Of course, there were some of our men who did not like them at all and made derisive comments about them. They did this because of the way we saw the war being fought by them; the atrocities we saw committed were hard to forget. Our commanders were eagle-eyed when we were rounding up prisoners, strict orders were given to not attack or abuse the prisoners. Also, our men always aided wounded prisoners, even partisans. One of our men was chastised by our doctor for taking too long to bring a wounded female sniper in for treatment. She had shot down a comrade during a counter-attack and was hit by shrapnel from a round of 2cm flak from our flak battalion.

[Above: Chivalry was an SS ideal. Here a Waffen-SS soldier gives water to his wounded enemy, a Russian soldier.]

I understand you won the Iron Cross, and the rare Honor Roll, what was it like to bear these decorations?
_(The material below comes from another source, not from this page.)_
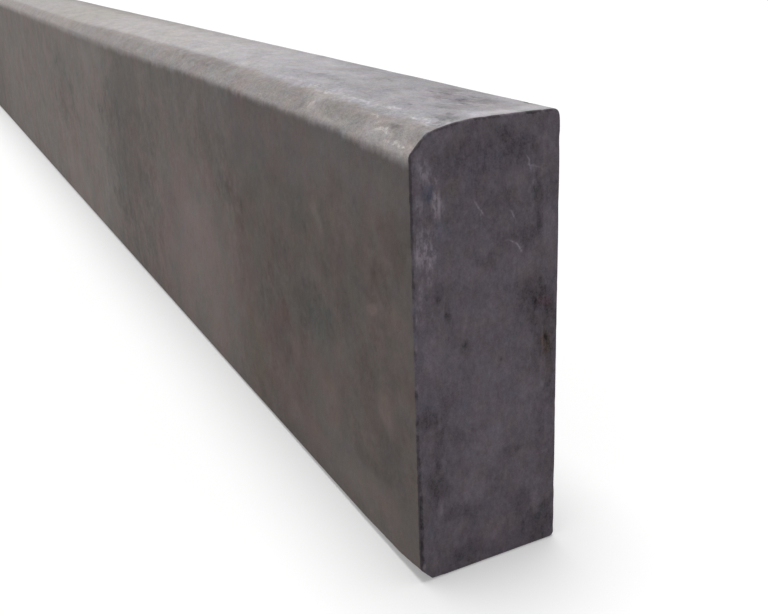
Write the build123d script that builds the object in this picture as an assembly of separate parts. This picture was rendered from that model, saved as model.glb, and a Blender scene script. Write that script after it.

Günther: These were given for surviving combat, which is how we view these awards. I am proud to have served my nation in a time of war and fought with honor. The Honor Roll Clasp had nothing to do with that, it was given for again surviving combat and doing enough to earn a second Iron Cross First Class. Soldiers do not fight for awards and decorations, but they are testament to what we went through. The bullets, the shells, the bombs that missed, are what these represent. They also represent the comrades who died for us and at our side. Any honest soldier will tell you he wears his decorations proudly as a reminder of his faithful service to his Fatherland, and to his comrades who made earning these possible. It was a proud moment to be mentioned and awarded the Honor Roll Clasp; I wore it with pride on the ribbon of my Iron Cross.